=== The problem ===
Reproduce the top of the data verbatim, through and including the line that contains "ROUND_STEPS = 24".
** START **
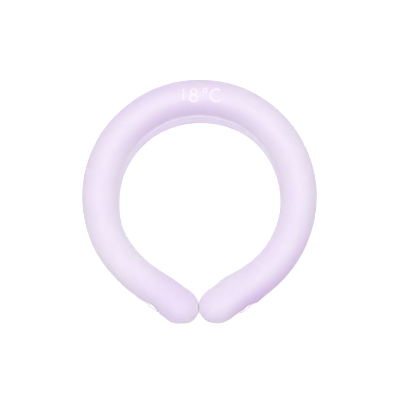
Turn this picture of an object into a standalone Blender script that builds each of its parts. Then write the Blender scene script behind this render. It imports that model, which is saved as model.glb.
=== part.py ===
# Cooling neck ring: a soft translucent tube bent to an open ring, filled with
# cooling gel and closed by a plug in the outer side of each end.
# It lies flat, with +Z up, the nape at +Y and the two tips meeting at -Y.
# All sizes are in metres.

import math
from collections import namedtuple

import bmesh
import bpy
from mathutils import Vector

# The ring
RING_WIDTH = 0.150  # across the outside
TUBE_RADIUS = 0.01128
BEND_TURN = math.radians(142.5)  # from the nape to where each end runs straight
TIP_LENGTH = 0.0140  # of the rounded tip past the straight run
TIP_GAP = 0.0006  # between the two tips
TIP_PRESS = 0.0005  # how far each tip is flattened by the other
TIP_BLUNT = 0.0014  # how far the front of the longer tip is flattened
PRESS_BLEND = 0.0003  # how softly the flattened faces run into the round tip

# The heel, a lower and smaller lobe towards the neck
HEEL_RADIUS = 0.0060
HEEL_REACH = 0.0052  # past the tube at the nape

# Wall and fits
SKIN_WALL = 0.0015
CLEARANCE = 0.0003

# The filling ports
PORT_SETBACK = 0.013  # from the start of the rounded tip
PLUG_RADIUS = 0.0056
PLUG_THICKNESS = 0.0017
PLUG_CROWN = 0.0003  # how far the cap's middle stands above its rim
PLUG_ROUNDING = 0.0006
STEM_RADIUS = 0.0025
BOSS_MARGIN = 0.0015  # of the thickened wall around the seat

# Facets
BEND_STEPS = 18
RUN_STEPS = 8
TIP_STEPS = 5
ROUND_STEPS = 24

# Angles of the section's points, in degrees from the outer side over the top.
TUBE_ANGLES = range(-75, 166, 15)
HEEL_ANGLES = (176, 181, 187, 197, 209, 222, 237, 255)
FOOT_ANGLES = (-75, 255)  # the edges of the flat that the tube rests on

# Sections from the nape to the start of the rounded tip. The place is a share
# of that length, the outer and inner half widths are shares of TUBE_RADIUS, and
# the heel is a share of its full form.
Section = namedtuple("Section", "place outer inner heel")
LEFT_SECTIONS = (
    Section(place=0.00, outer=0.97, inner=1.00, heel=1.00),
    Section(place=0.13, outer=0.97, inner=1.00, heel=0.95),
    Section(place=0.25, outer=0.96, inner=1.00, heel=0.79),
    Section(place=0.36, outer=0.98, inner=1.00, heel=0.62),
    Section(place=0.47, outer=1.00, inner=1.00, heel=0.35),
    Section(place=0.57, outer=1.00, inner=1.00, heel=0.17),
    Section(place=0.66, outer=1.01, inner=0.97, heel=0.02),
    Section(place=0.76, outer=0.99, inner=0.98, heel=0.00),
    Section(place=0.86, outer=1.02, inner=0.96, heel=0.00),
    Section(place=0.92, outer=1.00, inner=1.03, heel=0.00),
    Section(place=1.00, outer=1.00, inner=1.06, heel=0.00),
)
RIGHT_SECTIONS = (
    Section(place=0.00, outer=0.97, inner=1.00, heel=1.00),
    Section(place=0.13, outer=0.98, inner=1.00, heel=0.86),
    Section(place=0.25, outer=0.98, inner=1.00, heel=0.62),
    Section(place=0.36, outer=1.00, inner=1.00, heel=0.41),
    Section(place=0.47, outer=1.00, inner=1.00, heel=0.25),
    Section(place=0.57, outer=1.00, inner=1.00, heel=0.04),
    Section(place=0.66, outer=1.01, inner=1.00, heel=0.00),
    Section(place=0.76, outer=1.03, inner=0.98, heel=0.00),
    Section(place=0.86, outer=1.09, inner=0.98, heel=0.00),
    Section(place=0.90, outer=1.12, inner=1.07, heel=0.00),
    Section(place=0.93, outer=1.05, inner=1.17, heel=0.00),
    Section(place=0.97, outer=0.92, inner=1.10, heel=0.00),
    Section(place=1.00, outer=0.90, inner=1.08, heel=0.00),
)

# The two sides of the ring, with how deep each port's flat seat lies below the
# tube's outer side.
Side = namedtuple("Side", "name sign sections seat_depth")
SIDES = (
    Side(name="left", sign=-1, sections=LEFT_SECTIONS, seat_depth=0.0025),
    Side(name="right", sign=1, sections=RIGHT_SECTIONS, seat_depth=0.0016),
)

# Values worked out from the sizes above
BEND_RADIUS = RING_WIDTH / 2 - TUBE_RADIUS
BEND_LENGTH = BEND_RADIUS * BEND_TURN
BEND_END = Vector((math.sin(BEND_TURN), math.cos(BEND_TURN), 0)) * BEND_RADIUS
RUN_HEADING = Vector((math.cos(BEND_TURN), -math.sin(BEND_TURN), 0))
RUN_OUTWARD = Vector((math.sin(BEND_TURN), math.cos(BEND_TURN), 0))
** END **
=== Result of this task ===
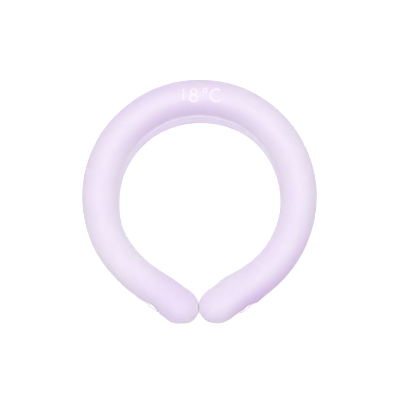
Turn this picture of an object into a standalone Blender script that builds each of its parts. Then write the Blender scene script behind this render. It imports that model, which is saved as model.glb.
=== part.py ===
# Cooling neck ring: a soft translucent tube bent to an open ring, filled with
# cooling gel and closed by a plug in the outer side of each end.
# It lies flat, with +Z up, the nape at +Y and the two tips meeting at -Y.
# All sizes are in metres.

import math
from collections import namedtuple

import bmesh
import bpy
from mathutils import Vector

# The ring
RING_WIDTH = 0.150  # across the outside
TUBE_RADIUS = 0.01128
BEND_TURN = math.radians(142.5)  # from the nape to where each end runs straight
TIP_LENGTH = 0.0140  # of the rounded tip past the straight run
TIP_GAP = 0.0006  # between the two tips
TIP_PRESS = 0.0005  # how far each tip is flattened by the other
TIP_BLUNT = 0.0014  # how far the front of the longer tip is flattened
PRESS_BLEND = 0.0003  # how softly the flattened faces run into the round tip

# The heel, a lower and smaller lobe towards the neck
HEEL_RADIUS = 0.0060
HEEL_REACH = 0.0052  # past the tube at the nape

# Wall and fits
SKIN_WALL = 0.0015
CLEARANCE = 0.0003

# The filling ports
PORT_SETBACK = 0.013  # from the start of the rounded tip
PLUG_RADIUS = 0.0056
PLUG_THICKNESS = 0.0017
PLUG_CROWN = 0.0003  # how far the cap's middle stands above its rim
PLUG_ROUNDING = 0.0006
STEM_RADIUS = 0.0025
BOSS_MARGIN = 0.0015  # of the thickened wall around the seat

# Facets
BEND_STEPS = 18
RUN_STEPS = 8
TIP_STEPS = 5
ROUND_STEPS = 24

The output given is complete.